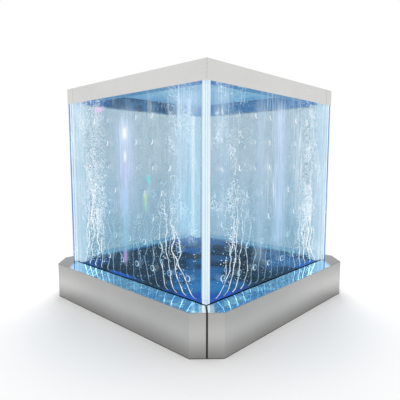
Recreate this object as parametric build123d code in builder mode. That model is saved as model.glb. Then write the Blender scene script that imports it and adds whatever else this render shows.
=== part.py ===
from build123d import *
import math
import os
from dataclasses import dataclass

# Square column of four water tanks, standing in a chamfered plinth under a cap band.
# Millimetres, +Z up, origin on the floor under the column's centre.
# The front wall faces -Y, the right wall faces +X, and the two meet at the near corner.
column_width = 900
overall_height = 1000

# Tanks
tank_thickness = 45
sheet_thickness = 8
tank_joint_gap = 0.4
end_bar_width = 20
air_bar_height = 45
post_diameter = 25
post_sides = 6
post_rows = 7
posts_in_wide_row = 8
narrow_rows = (1, 3)
post_end_margin = 100
first_post_above_plinth = 75
last_post_below_cap = 92
jets_per_tank = 16
jet_end_clearance = 6.25
jet_width = 6
jet_height = 3
jet_sides = 6

# Plinth
plinth_height = 163
ledge_width = 83
plinth_chamfer = 85
skirt_sheet = 2
skirt_foot_flange = 20
ledge_reveal = 0.4
seam_width = 7
gasket_recess = 0.5
gasket_depth = 3

# Base frame, deck and feet
rail_height = 40
tube_wall = 3
bearer_width = 40
frame_fit = 0.2
leg_width = 40
mid_leg_offset = 200
foot_pad_radius = 18
foot_pad_sides = 12
foot_pad_height = 6
foot_stem_radius = 5
foot_gap = 12
deck_thickness = 8
deck_clearance = 0.4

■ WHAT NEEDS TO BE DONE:
Repeat the data exactly. Leave nothing out.

■ WORKED ANSWER:
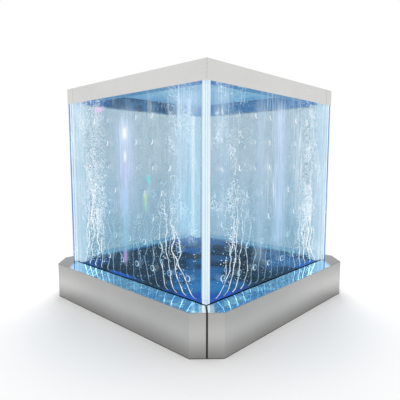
Recreate this object as parametric build123d code in builder mode. That model is saved as model.glb. Then write the Blender scene script that imports it and adds whatever else this render shows.
=== part.py ===
from build123d import *
import math
import os
from dataclasses import dataclass

# Square column of four water tanks, standing in a chamfered plinth under a cap band.
# Millimetres, +Z up, origin on the floor under the column's centre.
# The front wall faces -Y, the right wall faces +X, and the two meet at the near corner.
column_width = 900
overall_height = 1000

# Tanks
tank_thickness = 45
sheet_thickness = 8
tank_joint_gap = 0.4
end_bar_width = 20
air_bar_height = 45
post_diameter = 25
post_sides = 6
post_rows = 7
posts_in_wide_row = 8
narrow_rows = (1, 3)
post_end_margin = 100
first_post_above_plinth = 75
last_post_below_cap = 92
jets_per_tank = 16
jet_end_clearance = 6.25
jet_width = 6
jet_height = 3
jet_sides = 6

# Plinth
plinth_height = 163
ledge_width = 83
plinth_chamfer = 85
skirt_sheet = 2
skirt_foot_flange = 20
ledge_reveal = 0.4
seam_width = 7
gasket_recess = 0.5
gasket_depth = 3

# Base frame, deck and feet
rail_height = 40
tube_wall = 3
bearer_width = 40
frame_fit = 0.2
leg_width = 40
mid_leg_offset = 200
foot_pad_radius = 18
foot_pad_sides = 12
foot_pad_height = 6
foot_stem_radius = 5
foot_gap = 12
deck_thickness = 8
deck_clearance = 0.4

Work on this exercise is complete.